[Start of Data for this exercise]

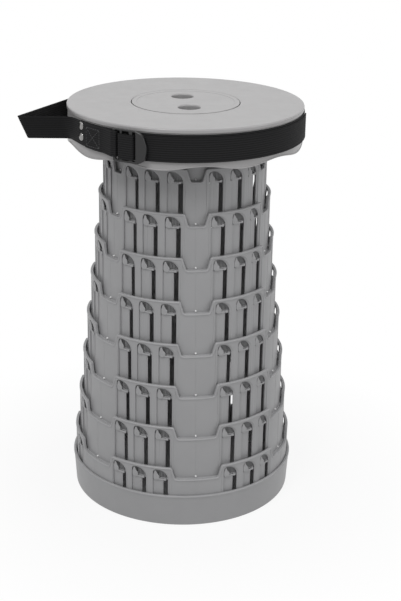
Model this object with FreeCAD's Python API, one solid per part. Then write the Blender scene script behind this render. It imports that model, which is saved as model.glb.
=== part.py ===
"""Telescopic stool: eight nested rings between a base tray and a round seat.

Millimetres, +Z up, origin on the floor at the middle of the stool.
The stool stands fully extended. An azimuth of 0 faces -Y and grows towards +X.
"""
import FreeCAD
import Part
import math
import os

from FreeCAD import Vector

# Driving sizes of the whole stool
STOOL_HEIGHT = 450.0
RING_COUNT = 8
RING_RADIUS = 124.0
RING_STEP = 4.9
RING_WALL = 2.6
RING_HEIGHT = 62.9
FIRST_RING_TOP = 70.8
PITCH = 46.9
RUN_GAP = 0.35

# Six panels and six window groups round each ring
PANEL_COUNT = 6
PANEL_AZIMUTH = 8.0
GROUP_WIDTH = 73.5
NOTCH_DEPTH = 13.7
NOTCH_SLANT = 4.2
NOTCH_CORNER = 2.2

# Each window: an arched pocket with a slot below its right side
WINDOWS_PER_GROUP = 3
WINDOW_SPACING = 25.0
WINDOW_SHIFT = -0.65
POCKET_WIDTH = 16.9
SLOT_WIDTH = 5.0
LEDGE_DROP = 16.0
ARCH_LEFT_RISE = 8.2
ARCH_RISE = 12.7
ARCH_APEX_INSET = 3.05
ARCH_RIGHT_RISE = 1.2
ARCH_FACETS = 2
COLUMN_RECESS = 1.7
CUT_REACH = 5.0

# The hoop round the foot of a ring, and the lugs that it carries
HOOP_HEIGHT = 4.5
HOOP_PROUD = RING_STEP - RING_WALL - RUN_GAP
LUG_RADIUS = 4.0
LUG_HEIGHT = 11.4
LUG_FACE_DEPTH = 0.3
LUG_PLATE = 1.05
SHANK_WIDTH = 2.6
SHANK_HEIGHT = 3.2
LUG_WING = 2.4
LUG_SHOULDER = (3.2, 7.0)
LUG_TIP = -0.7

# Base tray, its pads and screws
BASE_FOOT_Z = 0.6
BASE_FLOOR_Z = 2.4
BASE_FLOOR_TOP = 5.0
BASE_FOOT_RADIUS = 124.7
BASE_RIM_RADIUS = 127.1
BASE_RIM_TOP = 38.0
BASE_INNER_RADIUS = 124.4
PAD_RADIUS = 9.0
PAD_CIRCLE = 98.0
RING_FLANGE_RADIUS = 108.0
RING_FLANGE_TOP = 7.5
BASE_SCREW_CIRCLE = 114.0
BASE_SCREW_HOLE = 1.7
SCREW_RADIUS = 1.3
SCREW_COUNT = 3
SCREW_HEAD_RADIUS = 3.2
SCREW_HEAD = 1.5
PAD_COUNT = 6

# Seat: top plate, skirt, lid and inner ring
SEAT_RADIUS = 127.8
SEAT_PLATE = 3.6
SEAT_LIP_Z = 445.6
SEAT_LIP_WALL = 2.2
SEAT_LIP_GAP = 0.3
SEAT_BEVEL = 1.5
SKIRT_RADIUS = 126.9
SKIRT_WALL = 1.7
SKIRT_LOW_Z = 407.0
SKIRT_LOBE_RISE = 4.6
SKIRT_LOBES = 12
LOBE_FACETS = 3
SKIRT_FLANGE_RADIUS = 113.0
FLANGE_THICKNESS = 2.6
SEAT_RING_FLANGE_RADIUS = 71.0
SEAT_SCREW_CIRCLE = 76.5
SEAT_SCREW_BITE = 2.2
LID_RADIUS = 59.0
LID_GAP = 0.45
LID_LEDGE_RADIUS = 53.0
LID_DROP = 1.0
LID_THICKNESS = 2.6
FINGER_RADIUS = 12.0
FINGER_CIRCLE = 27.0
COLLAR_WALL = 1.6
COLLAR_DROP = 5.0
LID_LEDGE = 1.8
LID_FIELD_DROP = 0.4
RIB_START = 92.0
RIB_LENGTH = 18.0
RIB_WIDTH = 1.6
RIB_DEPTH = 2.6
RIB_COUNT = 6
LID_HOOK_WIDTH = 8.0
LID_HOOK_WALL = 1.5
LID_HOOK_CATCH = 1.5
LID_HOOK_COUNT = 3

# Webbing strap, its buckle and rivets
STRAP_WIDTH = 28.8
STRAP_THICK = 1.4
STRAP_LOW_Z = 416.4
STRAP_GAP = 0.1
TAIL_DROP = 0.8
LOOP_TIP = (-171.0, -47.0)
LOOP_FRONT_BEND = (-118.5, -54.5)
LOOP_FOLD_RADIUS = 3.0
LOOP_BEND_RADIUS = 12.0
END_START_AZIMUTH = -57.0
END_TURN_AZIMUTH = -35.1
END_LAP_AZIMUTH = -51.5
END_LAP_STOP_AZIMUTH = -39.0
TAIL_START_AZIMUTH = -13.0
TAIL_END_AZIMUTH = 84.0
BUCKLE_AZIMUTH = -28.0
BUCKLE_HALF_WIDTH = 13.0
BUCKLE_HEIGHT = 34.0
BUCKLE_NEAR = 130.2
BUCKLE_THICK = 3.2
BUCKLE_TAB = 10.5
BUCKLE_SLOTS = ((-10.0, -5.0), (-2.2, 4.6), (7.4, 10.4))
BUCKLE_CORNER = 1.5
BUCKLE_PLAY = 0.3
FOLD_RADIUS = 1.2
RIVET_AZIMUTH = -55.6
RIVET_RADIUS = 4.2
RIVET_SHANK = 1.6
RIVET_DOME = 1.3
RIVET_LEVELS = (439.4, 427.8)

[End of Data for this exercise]
[Start of Data for this exercise]

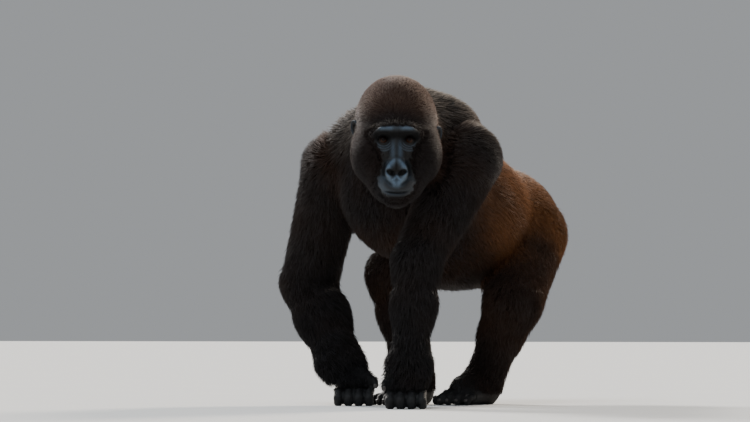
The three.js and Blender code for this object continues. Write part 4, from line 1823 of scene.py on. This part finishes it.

[End of Data for this exercise]

Out of the data above, set down the lines from the one with "Model this object" to the one with "NOTCH_CORNER = 2.2", both included, exactly as written and with no additions.

[Expected output]
Model this object with FreeCAD's Python API, one solid per part. Then write the Blender scene script behind this render. It imports that model, which is saved as model.glb.
=== part.py ===
"""Telescopic stool: eight nested rings between a base tray and a round seat.

Millimetres, +Z up, origin on the floor at the middle of the stool.
The stool stands fully extended. An azimuth of 0 faces -Y and grows towards +X.
"""
import FreeCAD
import Part
import math
import os

from FreeCAD import Vector

# Driving sizes of the whole stool
STOOL_HEIGHT = 450.0
RING_COUNT = 8
RING_RADIUS = 124.0
RING_STEP = 4.9
RING_WALL = 2.6
RING_HEIGHT = 62.9
FIRST_RING_TOP = 70.8
PITCH = 46.9
RUN_GAP = 0.35

# Six panels and six window groups round each ring
PANEL_COUNT = 6
PANEL_AZIMUTH = 8.0
GROUP_WIDTH = 73.5
NOTCH_DEPTH = 13.7
NOTCH_SLANT = 4.2
NOTCH_CORNER = 2.2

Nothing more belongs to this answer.